What sort of a debate, you wonder. Melanie Phillips is ready to help you in the London Times: “The church wants to replace sin, judgment and repentance by ‘good disagreement’. Thus it would give good and bad equal status. In other words, it would vitiate its role as moral arbiter altogether.

“The reason is that the church wants to be inclusive and prevent bullying. It is certainly important for religious bodies, like everyone else, to be sensitive to the needs of those who don’t fit in. Being inclusive, however, does not mean giving powerful interest groups the right to remake society in their own image. Which is precisely what’s happening.”

This is interesting largely for the half-digested gobbets of the conservative Evangelical propaganda lines that it contains. “Good disagreement” has nothing to do with this document, which is absolutely clear that bullying is wrong, and not to be compromised with or tolerated. It is not for a moment giving good or bad equal status, and is, in fact, insisting that teachers function as moral arbiters, to the extent of providing them with sample forms on which to report bullying.

The whole rant simply assumes that Good and Bad are what Andrea Williams and Christian Concern claim them to be. Hence the remarkable suggestion that “powerful interest groups” are remaking society in their own image by not making a fuss if boys and girls dress up in each other’s clothes.

Indeed, you can tell exactly what Phillips has been reading further down the column, where she gets to the case of “the Queen’s former chaplain, Dr Gavin Ashenden”, who is described as a “dissident conservative Evangelical”, which also seems a rather less than accurate description.

Then we get to Joshua Sutcliffe, “a Christian maths teacher in Oxfordshire” — whose story is lifted straight off a Christian Concern press release.
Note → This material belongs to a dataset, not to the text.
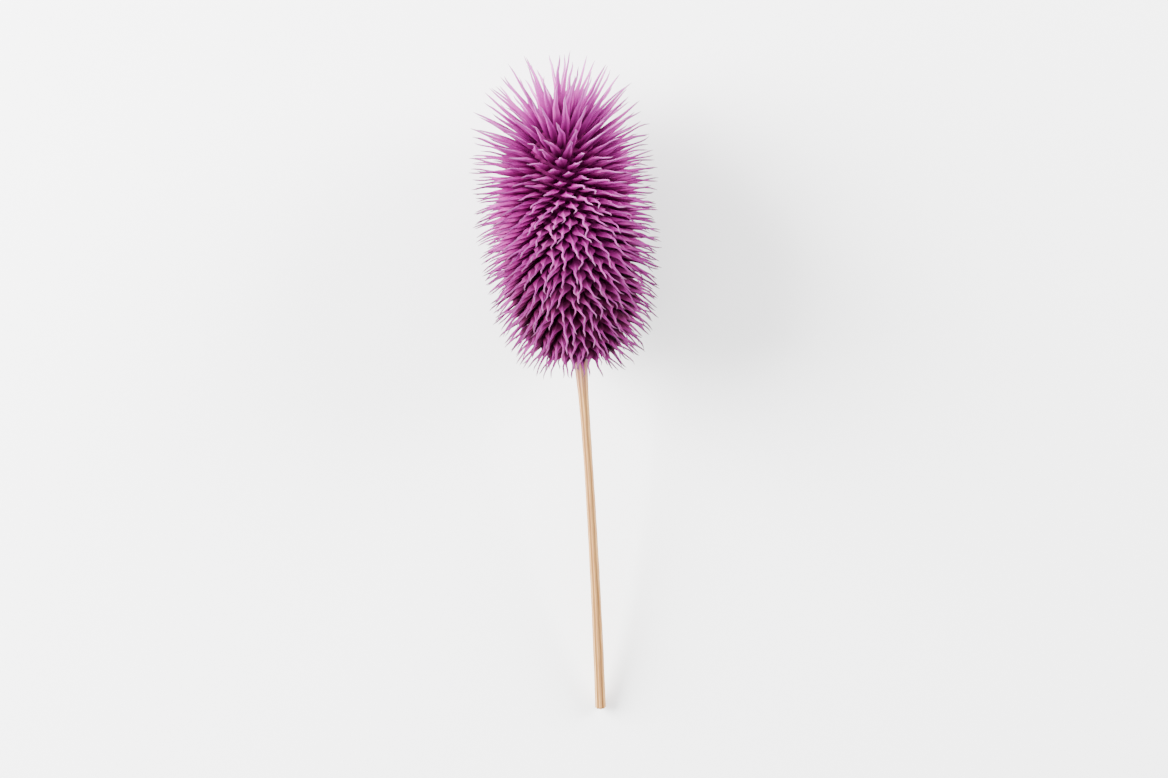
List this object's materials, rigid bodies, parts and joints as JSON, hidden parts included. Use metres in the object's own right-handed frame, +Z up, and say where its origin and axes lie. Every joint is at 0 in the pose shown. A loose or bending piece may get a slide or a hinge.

As always with those, there will turn out to be a great chunk of the background which comes out only at the employment tribunal, and makes the foreground story look entirely different. There is about Christian Concern’s stories of persecution something that often reminds me of quarrelling children complaining to a parent — “but he pulled my hair!” — about a fight which both have obviously been spoiling for.

The most sensible remark on the whole story came from a letter to The Times from Aline Templeton, of Edinburgh: “Sir, Allowing primary schoolchildren to ‘self-identify’ is an idea that should be approached with more caution. My six-year-old granddaughter, when asked what she wanted to be when she grew up, said: “A person who does cookery. Or someone who teaches gymnastics. Or a dog.”

 

THIS is important also because it puts the whole row into proportion. Although the story attracted more attention than anything else that the Church of England has done of late, it was also one of the least important religious stories of the week.

It was less informative even than the Twitter-based row that Tesco had featured a Muslim family in its Christmas advertisement, which led to calls to boycott the company from people who would presumably complain most of the time that Muslims have no interest in assimilation. That is an indicator of rather frightening social tensions.

So, on a wider scale, was the march of 60,000 Polish nationalists through Warsaw, joined by neo-Nazis from several other European countries. They were celebrating Polish independence, but also an idea of Christian Europe as somewhere that is free of Muslims. Some banners called for “a Muslim holocaust”.

Gradually, the idea of Christian Europe comes to be defined as something that is the opposite of Muslim South and East. Of course, in so far as it has popular traction, this idea of dangerous Muslim hordes has far more to do with skin colour than religion.

Say what you like about conservative Evangelicals such as Chris Sugden or Michael Nazir-Ali, both of them are genuinely concerned about the plight of Christians in the Middle East. But neither will get anywhere with these efforts, simply because most of the people who agree with them about Islam cannot see the difference between different kinds of Syrian or Afghan refugees.

 

UNHAPPY the bishop who speaks sense in the House of Lords. The Bishop of Chelmsford, the Rt Revd Stephen Cottrell, demanded that Facebook and Google be more effectively prevented from offering porn to young people. (How this might be done remains unclear: the Children’s Society found that 80 per cent of children under 13 had lied about their age to acquire accounts.)

The lead, of course, was: “A senior Church of England bishop yesterday admitted that he looked at pornography when he was a teenager.”